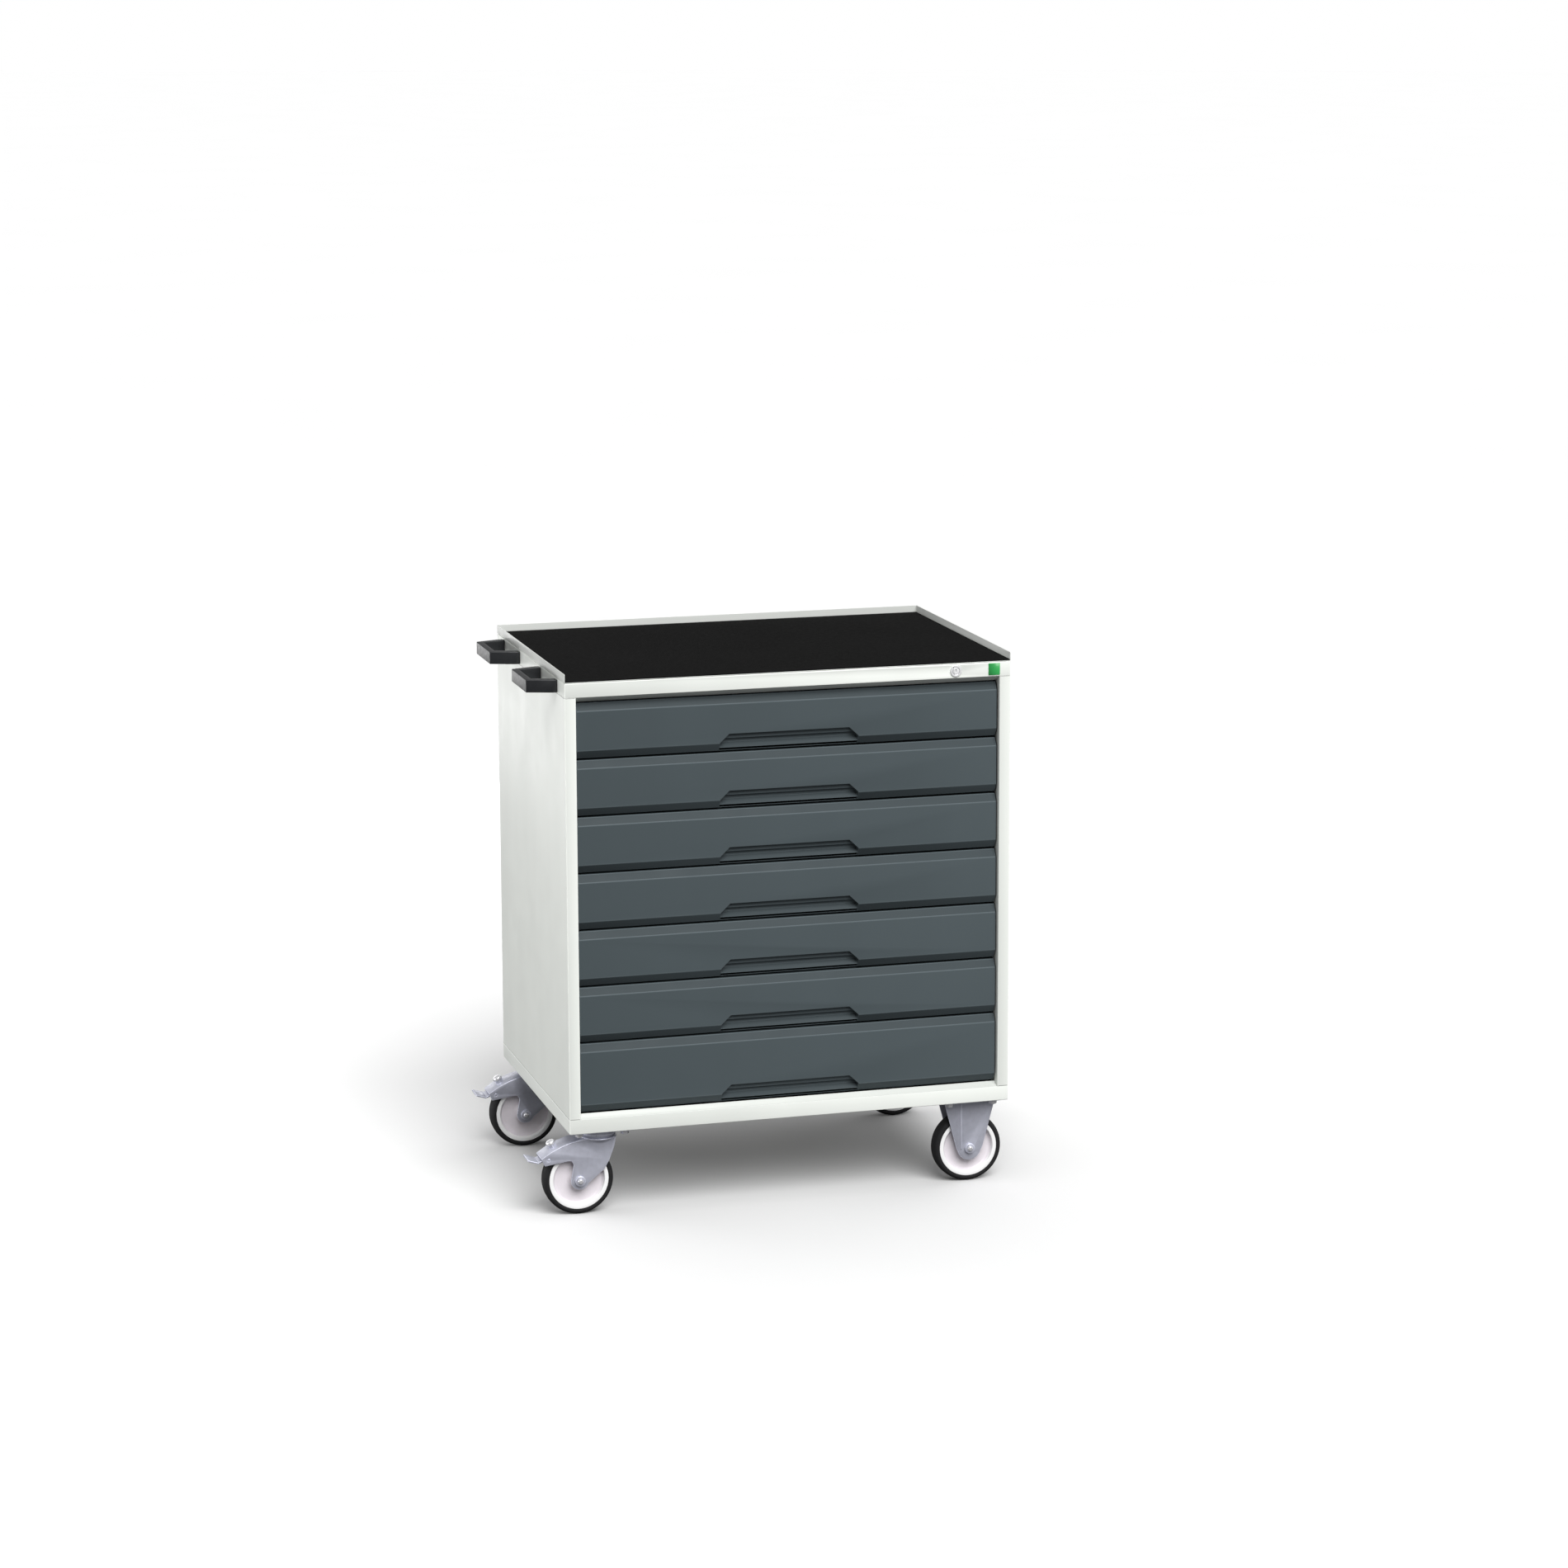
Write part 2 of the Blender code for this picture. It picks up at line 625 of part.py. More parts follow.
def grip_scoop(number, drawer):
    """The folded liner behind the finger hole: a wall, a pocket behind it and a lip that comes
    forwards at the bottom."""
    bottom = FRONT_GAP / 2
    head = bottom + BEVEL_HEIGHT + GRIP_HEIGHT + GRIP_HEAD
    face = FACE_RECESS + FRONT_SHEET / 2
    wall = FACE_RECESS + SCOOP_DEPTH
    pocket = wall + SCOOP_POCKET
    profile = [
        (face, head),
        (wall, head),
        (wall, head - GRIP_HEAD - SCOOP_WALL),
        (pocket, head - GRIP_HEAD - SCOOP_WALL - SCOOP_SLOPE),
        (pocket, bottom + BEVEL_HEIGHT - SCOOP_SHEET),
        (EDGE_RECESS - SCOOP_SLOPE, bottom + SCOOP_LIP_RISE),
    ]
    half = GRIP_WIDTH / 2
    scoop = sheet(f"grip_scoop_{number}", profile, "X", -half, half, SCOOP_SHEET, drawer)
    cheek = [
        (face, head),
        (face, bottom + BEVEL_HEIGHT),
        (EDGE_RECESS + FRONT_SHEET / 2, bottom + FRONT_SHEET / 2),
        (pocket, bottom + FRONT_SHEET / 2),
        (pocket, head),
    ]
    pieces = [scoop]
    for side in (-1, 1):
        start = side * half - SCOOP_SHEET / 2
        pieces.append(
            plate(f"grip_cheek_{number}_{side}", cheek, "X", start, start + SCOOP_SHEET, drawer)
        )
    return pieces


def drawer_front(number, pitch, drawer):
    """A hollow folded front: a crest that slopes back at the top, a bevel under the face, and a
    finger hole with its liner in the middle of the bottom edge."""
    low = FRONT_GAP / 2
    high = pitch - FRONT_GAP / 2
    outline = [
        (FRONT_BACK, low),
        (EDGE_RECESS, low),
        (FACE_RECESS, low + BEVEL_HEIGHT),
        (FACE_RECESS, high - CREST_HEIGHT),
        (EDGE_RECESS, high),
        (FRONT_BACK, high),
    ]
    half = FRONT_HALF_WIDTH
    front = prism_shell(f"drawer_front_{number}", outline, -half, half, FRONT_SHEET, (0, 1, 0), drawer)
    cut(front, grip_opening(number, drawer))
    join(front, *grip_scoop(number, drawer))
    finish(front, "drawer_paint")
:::
_Instruction_: Reproduce the entire listing word for word.

_Solution_:
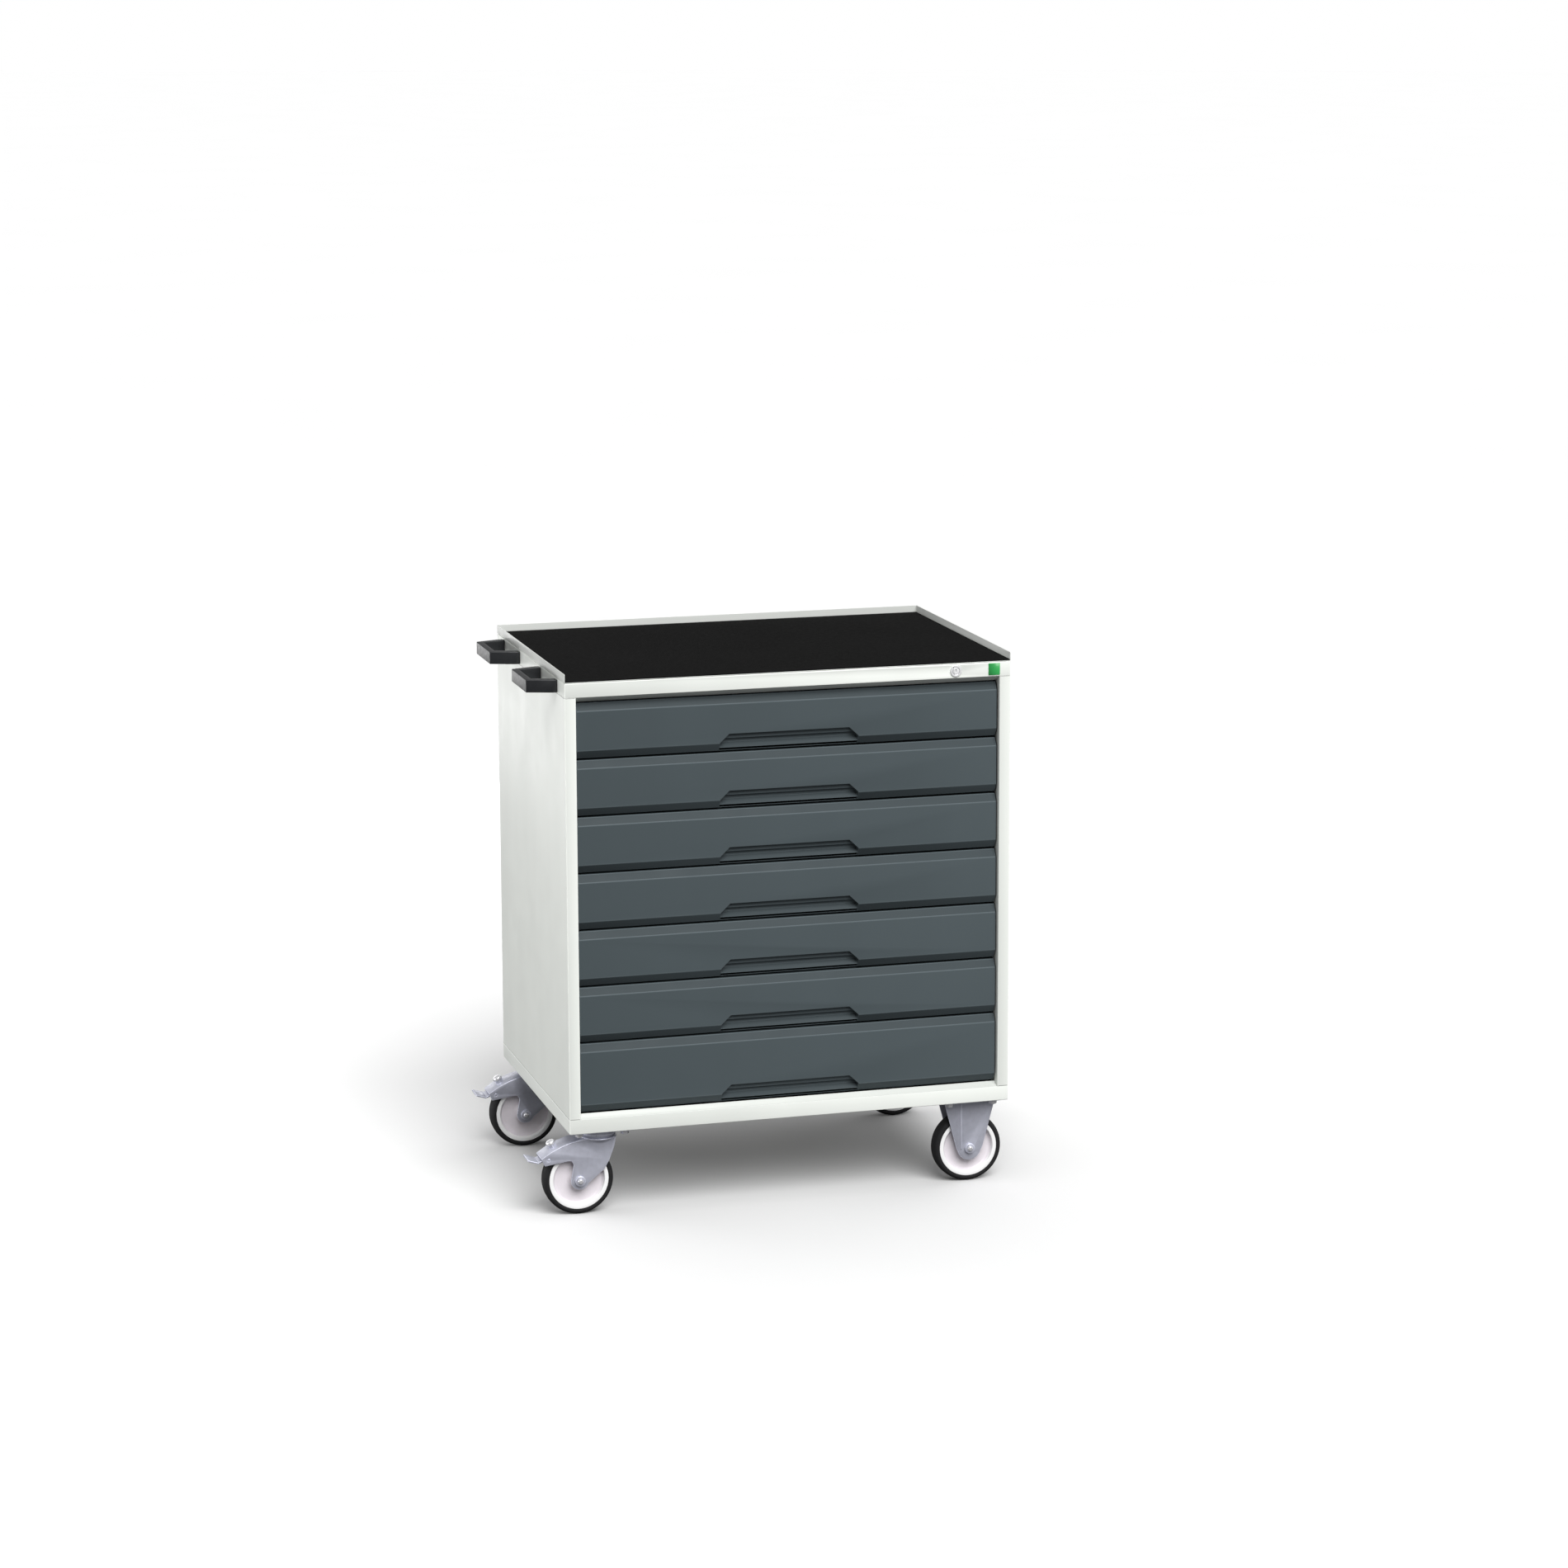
Write part 2 of the Blender code for this picture. It picks up at line 625 of part.py. More parts follow.
def grip_scoop(number, drawer):
    """The folded liner behind the finger hole: a wall, a pocket behind it and a lip that comes
    forwards at the bottom."""
    bottom = FRONT_GAP / 2
    head = bottom + BEVEL_HEIGHT + GRIP_HEIGHT + GRIP_HEAD
    face = FACE_RECESS + FRONT_SHEET / 2
    wall = FACE_RECESS + SCOOP_DEPTH
    pocket = wall + SCOOP_POCKET
    profile = [
        (face, head),
        (wall, head),
        (wall, head - GRIP_HEAD - SCOOP_WALL),
        (pocket, head - GRIP_HEAD - SCOOP_WALL - SCOOP_SLOPE),
        (pocket, bottom + BEVEL_HEIGHT - SCOOP_SHEET),
        (EDGE_RECESS - SCOOP_SLOPE, bottom + SCOOP_LIP_RISE),
    ]
    half = GRIP_WIDTH / 2
    scoop = sheet(f"grip_scoop_{number}", profile, "X", -half, half, SCOOP_SHEET, drawer)
    cheek = [
        (face, head),
        (face, bottom + BEVEL_HEIGHT),
        (EDGE_RECESS + FRONT_SHEET / 2, bottom + FRONT_SHEET / 2),
        (pocket, bottom + FRONT_SHEET / 2),
        (pocket, head),
    ]
    pieces = [scoop]
    for side in (-1, 1):
        start = side * half - SCOOP_SHEET / 2
        pieces.append(
            plate(f"grip_cheek_{number}_{side}", cheek, "X", start, start + SCOOP_SHEET, drawer)
        )
    return pieces


def drawer_front(number, pitch, drawer):
    """A hollow folded front: a crest that slopes back at the top, a bevel under the face, and a
    finger hole with its liner in the middle of the bottom edge."""
    low = FRONT_GAP / 2
    high = pitch - FRONT_GAP / 2
    outline = [
        (FRONT_BACK, low),
        (EDGE_RECESS, low),
        (FACE_RECESS, low + BEVEL_HEIGHT),
        (FACE_RECESS, high - CREST_HEIGHT),
        (EDGE_RECESS, high),
        (FRONT_BACK, high),
    ]
    half = FRONT_HALF_WIDTH
    front = prism_shell(f"drawer_front_{number}", outline, -half, half, FRONT_SHEET, (0, 1, 0), drawer)
    cut(front, grip_opening(number, drawer))
    join(front, *grip_scoop(number, drawer))
    finish(front, "drawer_paint")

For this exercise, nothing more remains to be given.